Search code examples
jsonscalajson4s

Parse Complex JSON -- Map


I need to parse the complex JSON (below) IN SCALA to get the values of "expression" and "value" in "measure" key i.e I need List (COUNT, COUNT_DISTINCT ...) and List (1,tbl1.USER_ID ...).

I tried multiple options, but it is not working.

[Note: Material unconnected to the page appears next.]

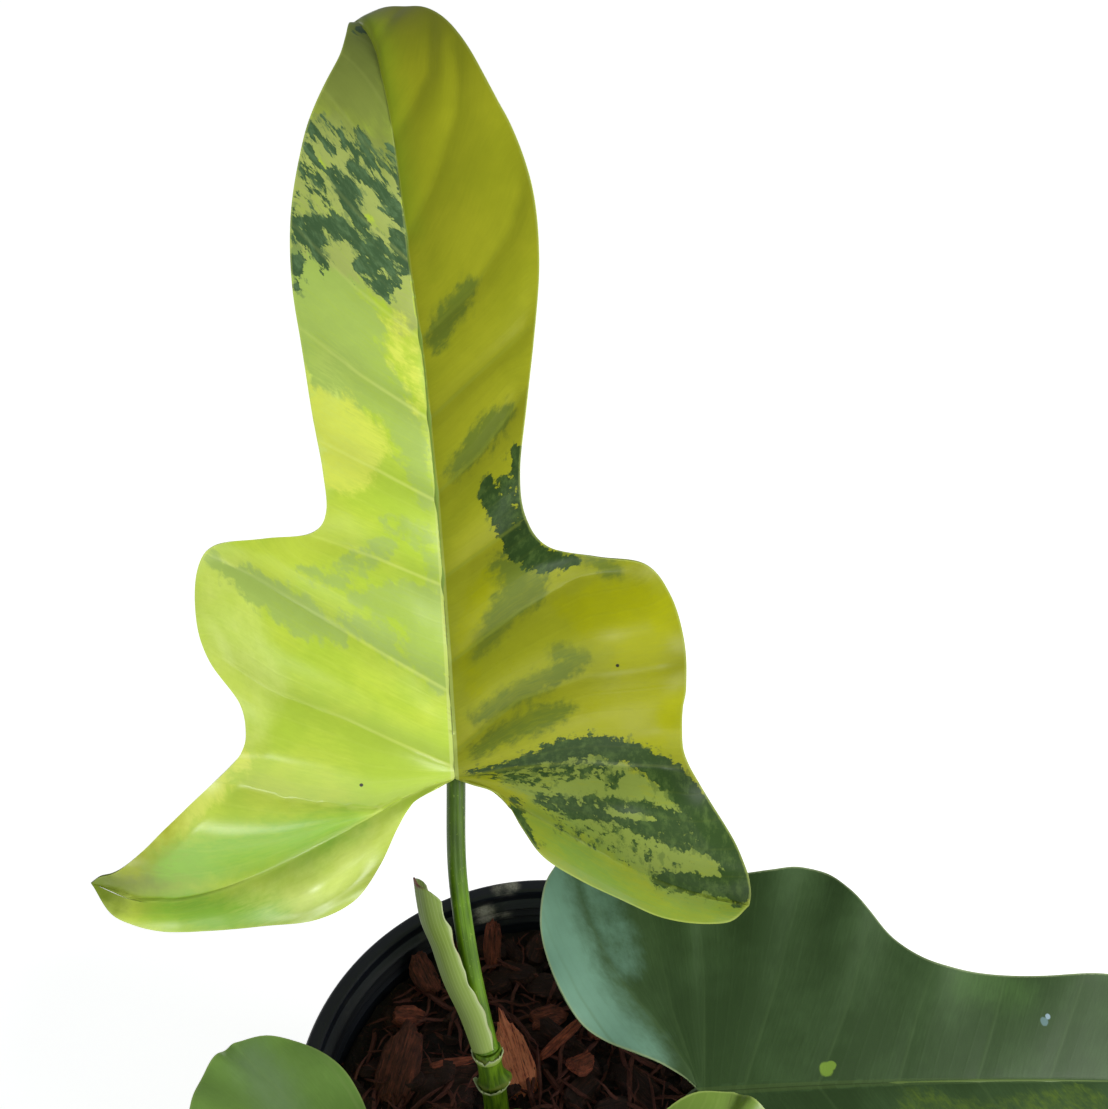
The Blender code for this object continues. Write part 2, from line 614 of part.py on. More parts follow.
def make_sheath(group):
    """Half a tube, wide where it clasps the stalk, folded and pointed at its free end."""
    path = smooth_path(SHEATH_PATH, SHEATH_ROWS)
    radii = smooth_path([(radius,) for radius in SHEATH_RADII], SHEATH_ROWS)[:, 0]
    bm = bmesh.new()
    rows = []
    for k, (place, radius) in enumerate(zip(path, radii)):
        ahead = Vector(path[min(k + 1, SHEATH_ROWS - 1)] - path[max(k - 1, 0)]).normalized()
        mouth = (SHEATH_OPENS_TO - ahead * SHEATH_OPENS_TO.dot(ahead)).normalized()
        side = ahead.cross(mouth)
        height = k / (SHEATH_ROWS - 1)
        half_arc = math.radians(SHEATH_ARC) / 2 * (1 - 0.25 * height)
        row = []
        for j in range(SHEATH_COLUMNS):
            angle = math.pi + half_arc * (2 * j / (SHEATH_COLUMNS - 1) - 1)
            offset = mouth * math.cos(angle) + side * math.sin(angle)
            row.append(bm.verts.new(Vector(place) + offset * radius))
        rows.append(row)
    for lower, upper in zip(rows, rows[1:]):
        for j in range(SHEATH_COLUMNS - 1):
            bm.faces.new((lower[j], lower[j + 1], upper[j + 1], upper[j]))
    bmesh.ops.triangulate(bm, faces=bm.faces)
    sheath = add_mesh("cataphyll", bm, group, material("sheath"))
    sheath.data.shade_smooth()
    wall = sheath.modifiers.new("thickness", "SOLIDIFY")
    wall.thickness = SHEATH_THICKNESS
    wall.offset = 0
    return sheath


def main():
    for obj in list(bpy.data.objects):
        bpy.data.objects.remove(obj)
    parts = collection("fiddle_leaf_philodendron")
    cutters = collection("cutters")
    leaves = {name: Leaf(spec) for name, spec in LEAVES.items()}
    keep_clear = [Vector(row) for row in smooth_path(STEM_PATH, 12)[4:]]
    for leaf in leaves.values():
        keep_clear += [point for point in stalk_line(leaf)[0] if point.z < BARK_LEVEL + 22 * MM]
    make_pot(parts, cutters)
    make_bark(parts, cutters, keep_clear)
    stem = add_tube("stem", *stem_line(), parts, material("stem"))
    stem.data.materials[0].name = "stem"
    stem_cutter = as_cutter(add_tube("stem_cutter", *stem_line(GAP), cutters))
    make_sheath(parts)
    for name, leaf in leaves.items():
        make_stalk(name, leaf, parts, stem_cutter)
        make_blade(name, leaf, parts)


main()
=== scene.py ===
"""Looks of the fiddle leaf philodendron: marbled blades, stalks, sheath, bark mix and pot.

Metres, +Z up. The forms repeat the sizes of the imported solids, with finer steps.
"""
import json
import math
import random

import bmesh
import bpy
import numpy as np
from mathutils import Euler, Matrix, Vector, noise

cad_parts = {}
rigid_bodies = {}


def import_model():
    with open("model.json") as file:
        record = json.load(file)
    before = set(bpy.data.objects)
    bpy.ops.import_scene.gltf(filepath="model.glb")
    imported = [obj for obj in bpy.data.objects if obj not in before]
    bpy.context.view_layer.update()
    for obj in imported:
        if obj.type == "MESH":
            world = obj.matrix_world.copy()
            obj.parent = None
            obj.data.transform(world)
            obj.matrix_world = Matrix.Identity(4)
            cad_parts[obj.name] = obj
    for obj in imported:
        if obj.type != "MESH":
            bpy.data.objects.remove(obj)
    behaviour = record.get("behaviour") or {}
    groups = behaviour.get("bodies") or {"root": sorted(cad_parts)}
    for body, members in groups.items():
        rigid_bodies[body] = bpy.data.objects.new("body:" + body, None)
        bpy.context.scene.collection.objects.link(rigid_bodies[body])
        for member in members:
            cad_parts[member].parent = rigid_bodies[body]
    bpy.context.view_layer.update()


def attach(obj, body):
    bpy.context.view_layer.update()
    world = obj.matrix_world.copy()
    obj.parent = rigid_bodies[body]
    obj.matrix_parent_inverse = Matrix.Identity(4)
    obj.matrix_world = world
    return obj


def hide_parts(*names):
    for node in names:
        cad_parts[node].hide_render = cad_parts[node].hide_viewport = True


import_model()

MM = 0.001


def mm(*sizes):
    """A point given in millimetres."""
    return Vector(sizes) * MM


# The photograph's viewpoint
CAMERA_PLACE = Vector((0.00342, -0.20981, 0.52150))
CAMERA_TILT = 40             # degrees below the horizon
CAMERA_WIDTH = 45            # degrees across the picture

# Pot
POT_HEIGHT = 134 * MM
RIM_RADIUS = 76 * MM
LIP_WIDTH = 5.5 * MM
LIP_DEPTH = 4.6 * MM
LIP_ROUNDING = 1.8 * MM
WALL = 1.4 * MM
FOOT_RADIUS = 56 * MM
FOOT_ROUNDING = 3.5 * MM
FLOOR = 2.2 * MM
FLOOR_ROUNDING = 2.5 * MM
SKIRT_DEPTH = 20 * MM
SKIRT_STEP = 0.9 * MM
RIDGE_HEIGHT = 0.8 * MM
RIDGE_LEVELS = (127.5 * MM, 124 * MM, 120.5 * MM)
POT_STEPS = 192
DRAIN_RADIUS = 4.5 * MM
DRAIN_RING = 40 * MM
DRAIN_COUNT = 8

# Bark mix
BARK_LEVEL = 116 * MM
BED_RINGS = 40
BED_SEGMENTS = 120

# Stem
STEM_RADIUS = 3.9 * MM
STEM_STEPS = 150
STEM_PATH = (mm(-8.6, -31.5, 72), mm(-12.2, -16.7, 116), mm(-13.7, -9.3, 136),
             mm(-16.2, -2.2, 158))

# Blades
MIDRIB_WIDTH = 1.15 * MM       # half the width of the pale band at the stalk
BLADE_THICKNESS = 0.5 * MM
FINE = (250, 84, 40)         # rows along the midrib and the lobe vein, columns to the edge
PLAIN = (150, 56, 28)
VEIN_DEPTH = 0.30 * MM       # how deep the main veins lie in the upper face
VEIN_WIDTH = 2.0 * MM
MIDRIB_DEPTH = 0.12 * MM
MIDRIB_GROOVE = 1.6          # how wide its groove is, in half widths of the pale band
OFF_MIDRIB = 9               # the same measure for places past the blade's foot
GROOVE_END = 4 * MM          # how far from the edge the vein's groove fades
QUILT_START = 8 * MM         # how far from the midrib the swelling is full
QUILT_END = 7 * MM           # and how far from the edge
QUILT_LOSS = 0.65            # how much less of it there is on the upper part of the blade
QUILT_FALL = 40 * MM         # the length in which it falls, which starts 1.5 lengths up
CREST_FLANK = 1.2 * MM       # width of the crest's steep side
CREST_REACH = 8 * MM         # how far across it fades
CREST_END = 14               # millimetres along in which it ends
LEFT_FALL_REACH = 5 * MM
LOBE_VEIN_ROOM = 14 * MM     # room between side veins below the lobe's big vein
DRIFT_REACH = 10 * MM        # beyond this the side veins don't stray with the midrib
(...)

Any help is appreciated

{
  "uuid": "uuidddd",
  "last_modified": 1559080222953,
  "version": "2.6.1.0",
  "name": "FULL_DAY_2_mand_date",
  "is_draft": false,
  "model_name": "FULL_DAY_1_may05",
  "description": "",
  "null_string": null,
  "dimensions": [
    {
      "name": "PLATFORM",
      "table": "tbl1",
      "column": "PLATFORM",
      "derived": null
    },
    {
      "name": "OS_VERSION",
      "table": "tbl1",
      "column": "OS_VERSION",
      "derived": null
    }
  ],
  "measures": [
    {
      "name": "_COUNT_",
      "function": {
        "expression": "COUNT",
        "parameter": {
          "type": "constant",
          "value": "1"
        },
        "returntype": "bigint"
      }
    },
    {
      "name": "UU",
      "function": {
        "expression": "COUNT_DISTINCT",
        "parameter": {
          "type": "column",
          "value": "tbl1.USER_ID"
        },
        "returntype": "hllc(12)"
      }
    },
    {
      "name": "CONT_SIZE",
      "function": {
        "expression": "SUM",
        "parameter": {
          "type": "column",
          "value": "tbl1.SIZE"
        },
        "returntype": "bigint"
      }
    },
    {
      "name": "CONT_COUNT",
      "function": {
        "expression": "SUM",
        "parameter": {
          "type": "column",
          "value": "tbl1.COUNT"
        },
        "returntype": "bigint"
      }
    }
  ],
  "dictionaries": [],
  "rowkey": {
    "rowkey_columns": [
      {
        "column": "tbl1.OS_VERSION",
        "encoding": "dict",
        "encoding_version": 1,
        "isShardBy": false
      },
      {
        "column": "tbl1.PLATFORM",
        "encoding": "dict",
        "encoding_version": 1,
        "isShardBy": false
      },
      {
        "column": "tbl1.DEVICE_FAMILY",
        "encoding": "dict",
        "encoding_version": 1,
        "isShardBy": false
      }
    ]
  },
  "hbase_mapping": {
    "column_family": [
      {
        "name": "F1",
        "columns": [
          {
            "qualifier": "M",
            "measure_refs": [
              "_COUNT_",
              "CONT_SIZE",
              "CONT_COUNT"
            ]
          }
        ]
      },
      {
        "name": "F2",
        "columns": [
          {
            "qualifier": "M",
            "measure_refs": [
              "UU"
            ]
          }
        ]
      }
    ]
  },
  "aggregation_groups": [
    {
      "includes": [
        "tbl1.PLATFORM",
        "tbl1.OS_VERSION"
      ],
      "select_rule": {
        "hierarchy_dims": [],
        "mandatory_dims": [
          "tbl1.DATE_HR"
        ],
        "joint_dims": []
      }
    }
  ],
  "signature": "ttrrs==",
  "notify_list": [],
  "status_need_notify": [
    "ERROR",
    "DISCARDED",
    "SUCCEED"
  ],
  "partition_date_start": 0,
  "partition_date_end": 3153600000000,
  "auto_merge_time_ranges": [
    604800000,
    2419200000
  ],
  "volatile_range": 0,
  "retention_range": 0,
  "engine_type": 4,
  "storage_type": 2,
  "override_kylin_properties": {
    "job.queuename": "root.production.P0",
    "is-mandatory-only-valid": "true"
  },
  "cuboid_black_list": [],
  "parent_forward": 3,
  "mandatory_dimension_set_list": [],
  "snapshot_table_desc_list": []
}

This is a snippet of the code I tried, and it is giving a null list

import org.json4s._
import org.json4s.jackson.JsonMethods._

implicit val formats = org.json4s.DefaultFormats

case class Function (
                      expression: String,
                      parameter: Parameter,
                      returntype: String
                    )

case class Parameter (
                       `type`: String,
                       value: String
                     )


case class Measures (
                      name: String,
                      function: Function
                    )

case class AllMeasuresData(uuid: String, measure: List[Measures])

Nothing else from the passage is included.